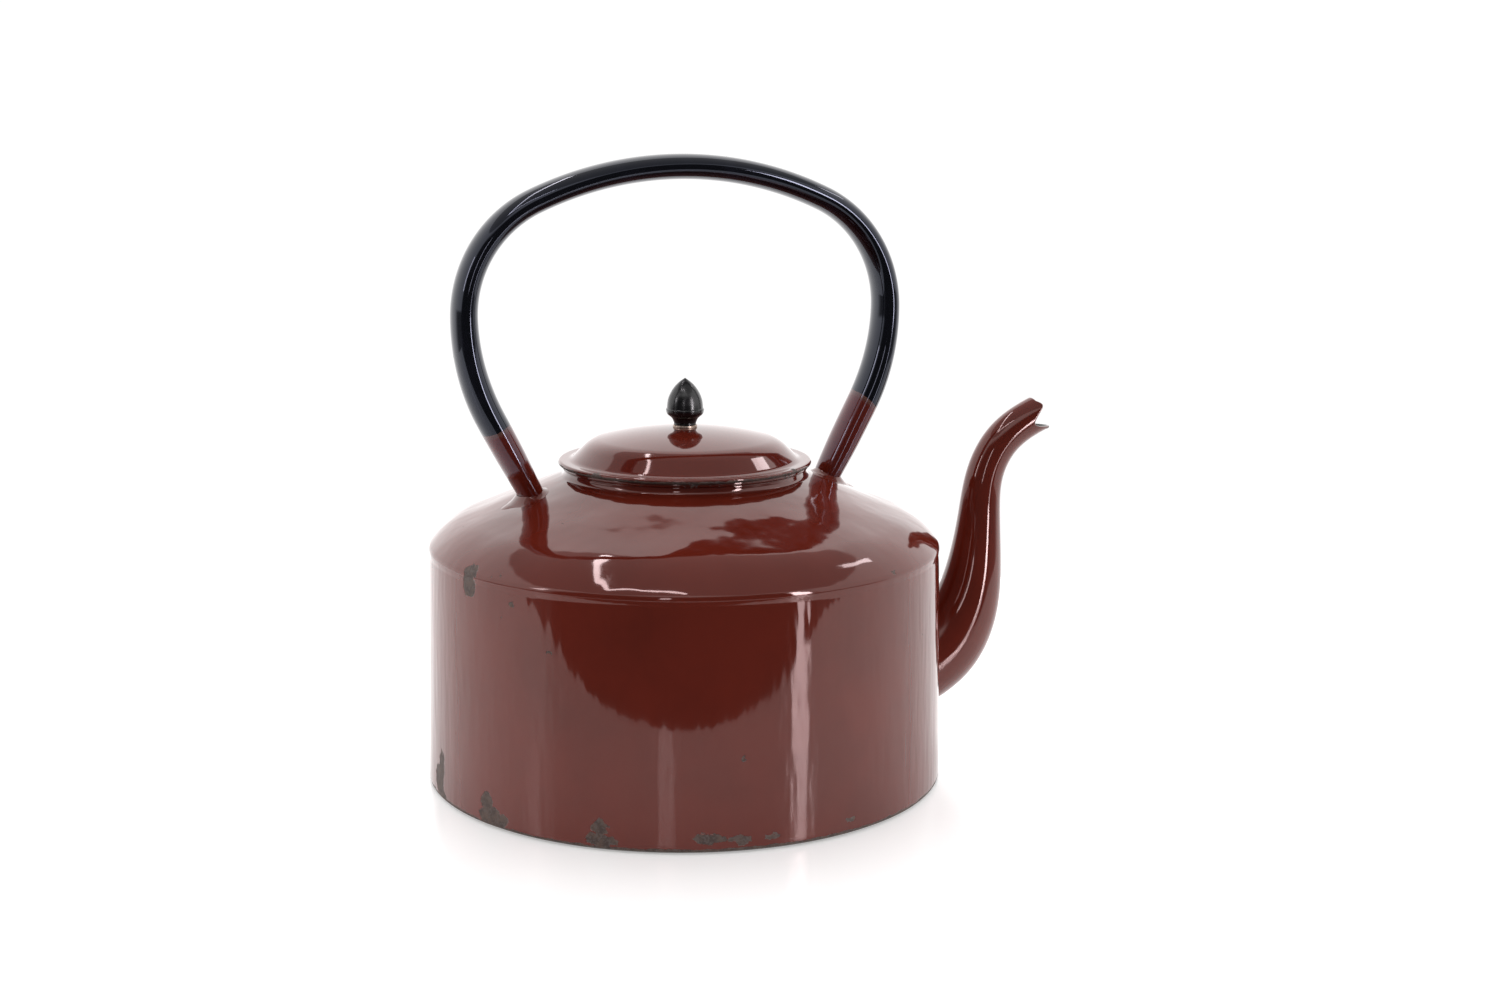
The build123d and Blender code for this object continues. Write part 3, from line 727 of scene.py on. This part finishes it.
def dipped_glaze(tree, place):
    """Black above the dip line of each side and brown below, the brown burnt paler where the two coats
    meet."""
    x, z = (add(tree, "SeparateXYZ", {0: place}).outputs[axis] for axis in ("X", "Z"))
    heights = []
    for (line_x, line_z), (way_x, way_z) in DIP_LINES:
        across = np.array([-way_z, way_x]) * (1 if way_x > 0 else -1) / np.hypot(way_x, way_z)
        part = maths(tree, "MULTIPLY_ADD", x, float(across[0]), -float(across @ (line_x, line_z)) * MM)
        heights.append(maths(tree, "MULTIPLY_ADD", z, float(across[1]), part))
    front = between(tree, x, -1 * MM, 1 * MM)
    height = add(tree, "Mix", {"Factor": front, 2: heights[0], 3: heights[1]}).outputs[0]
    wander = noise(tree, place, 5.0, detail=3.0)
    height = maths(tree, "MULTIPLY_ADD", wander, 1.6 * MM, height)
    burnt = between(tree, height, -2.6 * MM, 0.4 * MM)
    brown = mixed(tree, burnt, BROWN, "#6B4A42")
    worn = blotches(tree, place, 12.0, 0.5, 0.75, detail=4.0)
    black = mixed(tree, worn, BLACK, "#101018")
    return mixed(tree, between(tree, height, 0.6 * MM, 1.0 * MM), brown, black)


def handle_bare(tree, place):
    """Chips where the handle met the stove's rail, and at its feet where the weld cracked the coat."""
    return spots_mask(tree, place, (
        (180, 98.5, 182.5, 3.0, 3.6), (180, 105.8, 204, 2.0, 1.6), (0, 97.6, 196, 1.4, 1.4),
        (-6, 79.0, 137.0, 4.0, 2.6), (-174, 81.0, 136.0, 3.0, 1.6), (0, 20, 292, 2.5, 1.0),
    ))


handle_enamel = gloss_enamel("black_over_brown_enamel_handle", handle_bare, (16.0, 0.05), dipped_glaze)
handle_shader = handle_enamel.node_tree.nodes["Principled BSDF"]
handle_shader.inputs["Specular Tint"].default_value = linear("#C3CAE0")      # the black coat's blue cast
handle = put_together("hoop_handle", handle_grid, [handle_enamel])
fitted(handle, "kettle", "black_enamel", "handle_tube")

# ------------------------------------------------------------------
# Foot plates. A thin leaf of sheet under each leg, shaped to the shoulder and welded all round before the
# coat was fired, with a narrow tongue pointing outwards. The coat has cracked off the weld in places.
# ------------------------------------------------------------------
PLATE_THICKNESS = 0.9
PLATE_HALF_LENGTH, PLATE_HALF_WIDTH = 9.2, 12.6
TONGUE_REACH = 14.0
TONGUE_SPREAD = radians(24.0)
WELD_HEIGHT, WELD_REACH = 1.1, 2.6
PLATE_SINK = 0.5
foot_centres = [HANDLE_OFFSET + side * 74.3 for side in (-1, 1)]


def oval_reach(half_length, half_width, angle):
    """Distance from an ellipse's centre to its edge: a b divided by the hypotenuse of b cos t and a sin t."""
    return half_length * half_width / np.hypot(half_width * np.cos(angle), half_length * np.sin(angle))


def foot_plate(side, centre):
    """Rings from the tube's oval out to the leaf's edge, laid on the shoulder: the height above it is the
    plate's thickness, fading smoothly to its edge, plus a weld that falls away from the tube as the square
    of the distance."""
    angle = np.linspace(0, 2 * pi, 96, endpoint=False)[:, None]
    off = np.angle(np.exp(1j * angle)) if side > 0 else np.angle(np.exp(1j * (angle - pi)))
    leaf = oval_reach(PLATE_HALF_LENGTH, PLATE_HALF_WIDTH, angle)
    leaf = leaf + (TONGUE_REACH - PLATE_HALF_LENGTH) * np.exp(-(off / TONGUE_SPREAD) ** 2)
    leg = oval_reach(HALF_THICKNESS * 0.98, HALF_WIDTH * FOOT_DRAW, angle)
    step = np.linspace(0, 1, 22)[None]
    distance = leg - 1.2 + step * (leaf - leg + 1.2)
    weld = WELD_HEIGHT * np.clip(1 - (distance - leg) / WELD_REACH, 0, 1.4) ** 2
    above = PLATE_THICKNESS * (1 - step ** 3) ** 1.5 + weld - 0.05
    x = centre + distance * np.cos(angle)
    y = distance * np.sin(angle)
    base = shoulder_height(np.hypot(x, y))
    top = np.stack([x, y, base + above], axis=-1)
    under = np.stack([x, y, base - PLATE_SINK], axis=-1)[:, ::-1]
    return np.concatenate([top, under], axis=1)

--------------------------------

**Aim of the exercise**
Reproduce the listing shown above in its entirety, exactly.

**Full response**
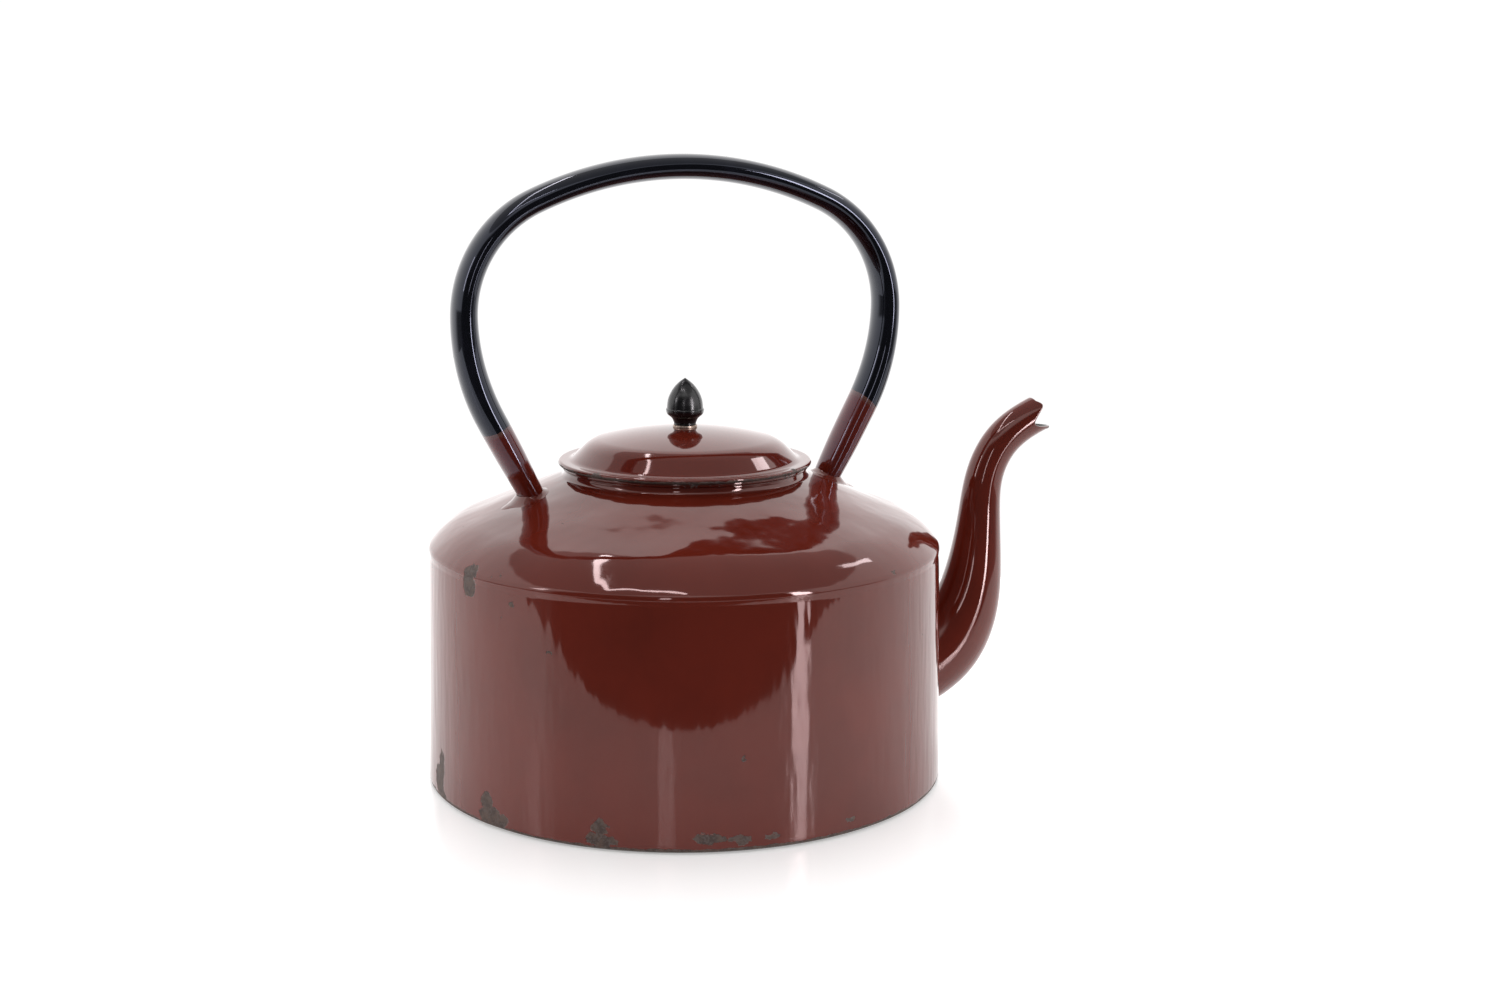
The build123d and Blender code for this object continues. Write part 3, from line 727 of scene.py on. This part finishes it.
def dipped_glaze(tree, place):
    """Black above the dip line of each side and brown below, the brown burnt paler where the two coats
    meet."""
    x, z = (add(tree, "SeparateXYZ", {0: place}).outputs[axis] for axis in ("X", "Z"))
    heights = []
    for (line_x, line_z), (way_x, way_z) in DIP_LINES:
        across = np.array([-way_z, way_x]) * (1 if way_x > 0 else -1) / np.hypot(way_x, way_z)
        part = maths(tree, "MULTIPLY_ADD", x, float(across[0]), -float(across @ (line_x, line_z)) * MM)
        heights.append(maths(tree, "MULTIPLY_ADD", z, float(across[1]), part))
    front = between(tree, x, -1 * MM, 1 * MM)
    height = add(tree, "Mix", {"Factor": front, 2: heights[0], 3: heights[1]}).outputs[0]
    wander = noise(tree, place, 5.0, detail=3.0)
    height = maths(tree, "MULTIPLY_ADD", wander, 1.6 * MM, height)
    burnt = between(tree, height, -2.6 * MM, 0.4 * MM)
    brown = mixed(tree, burnt, BROWN, "#6B4A42")
    worn = blotches(tree, place, 12.0, 0.5, 0.75, detail=4.0)
    black = mixed(tree, worn, BLACK, "#101018")
    return mixed(tree, between(tree, height, 0.6 * MM, 1.0 * MM), brown, black)


def handle_bare(tree, place):
    """Chips where the handle met the stove's rail, and at its feet where the weld cracked the coat."""
    return spots_mask(tree, place, (
        (180, 98.5, 182.5, 3.0, 3.6), (180, 105.8, 204, 2.0, 1.6), (0, 97.6, 196, 1.4, 1.4),
        (-6, 79.0, 137.0, 4.0, 2.6), (-174, 81.0, 136.0, 3.0, 1.6), (0, 20, 292, 2.5, 1.0),
    ))


handle_enamel = gloss_enamel("black_over_brown_enamel_handle", handle_bare, (16.0, 0.05), dipped_glaze)
handle_shader = handle_enamel.node_tree.nodes["Principled BSDF"]
handle_shader.inputs["Specular Tint"].default_value = linear("#C3CAE0")      # the black coat's blue cast
handle = put_together("hoop_handle", handle_grid, [handle_enamel])
fitted(handle, "kettle", "black_enamel", "handle_tube")

# ------------------------------------------------------------------
# Foot plates. A thin leaf of sheet under each leg, shaped to the shoulder and welded all round before the
# coat was fired, with a narrow tongue pointing outwards. The coat has cracked off the weld in places.
# ------------------------------------------------------------------
PLATE_THICKNESS = 0.9
PLATE_HALF_LENGTH, PLATE_HALF_WIDTH = 9.2, 12.6
TONGUE_REACH = 14.0
TONGUE_SPREAD = radians(24.0)
WELD_HEIGHT, WELD_REACH = 1.1, 2.6
PLATE_SINK = 0.5
foot_centres = [HANDLE_OFFSET + side * 74.3 for side in (-1, 1)]


def oval_reach(half_length, half_width, angle):
    """Distance from an ellipse's centre to its edge: a b divided by the hypotenuse of b cos t and a sin t."""
    return half_length * half_width / np.hypot(half_width * np.cos(angle), half_length * np.sin(angle))


def foot_plate(side, centre):
    """Rings from the tube's oval out to the leaf's edge, laid on the shoulder: the height above it is the
    plate's thickness, fading smoothly to its edge, plus a weld that falls away from the tube as the square
    of the distance."""
    angle = np.linspace(0, 2 * pi, 96, endpoint=False)[:, None]
    off = np.angle(np.exp(1j * angle)) if side > 0 else np.angle(np.exp(1j * (angle - pi)))
    leaf = oval_reach(PLATE_HALF_LENGTH, PLATE_HALF_WIDTH, angle)
    leaf = leaf + (TONGUE_REACH - PLATE_HALF_LENGTH) * np.exp(-(off / TONGUE_SPREAD) ** 2)
    leg = oval_reach(HALF_THICKNESS * 0.98, HALF_WIDTH * FOOT_DRAW, angle)
    step = np.linspace(0, 1, 22)[None]
    distance = leg - 1.2 + step * (leaf - leg + 1.2)
    weld = WELD_HEIGHT * np.clip(1 - (distance - leg) / WELD_REACH, 0, 1.4) ** 2
    above = PLATE_THICKNESS * (1 - step ** 3) ** 1.5 + weld - 0.05
    x = centre + distance * np.cos(angle)
    y = distance * np.sin(angle)
    base = shoulder_height(np.hypot(x, y))
    top = np.stack([x, y, base + above], axis=-1)
    under = np.stack([x, y, base - PLATE_SINK], axis=-1)[:, ::-1]
    return np.concatenate([top, under], axis=1)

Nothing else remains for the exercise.